Conclusion: Deciding the Best Path for Your Business

The decision regarding NGINX commercial adoption is fundamentally a strategic choice based on architectural freedom versus operational risk tolerance. We encourage organizations to justify the pricing of any solution by thoroughly explaining factors such as quality, stability, and customer experience.

For organizations seeking enterprise-grade stability, two primary pathways are recommended:

  1. The Proprietary Path (NGINX Plus): Choose NGINX Plus with Enterprise Support for production workloads. This route guarantees immediate access to proprietary operational features (like active health checks and dynamic API) and the lowest vendor response time (30-minute SLA).
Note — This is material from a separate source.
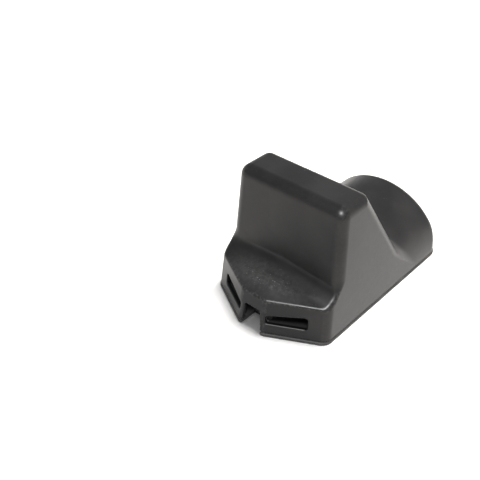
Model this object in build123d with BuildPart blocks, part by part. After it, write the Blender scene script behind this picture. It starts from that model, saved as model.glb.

This is best for companies prioritizing maximum feature completeness and vendor-backed accountability, accepting the inherent vendor lock-in with F5.

  2. The Open Source Managed Path: For organizations committed to an Open Source strategy, engagement with a specialized partner is the most financially optimal solution. This approach eliminates proprietary software licensing costs while providing 24/7/365 SLA-backed Managed Services, which directly negates the high labor cost and risk associated with self-management. This pathway offers the benefits of enterprise-level support and operational predictability at the lowest potential long-term TCO, retaining complete architectural control.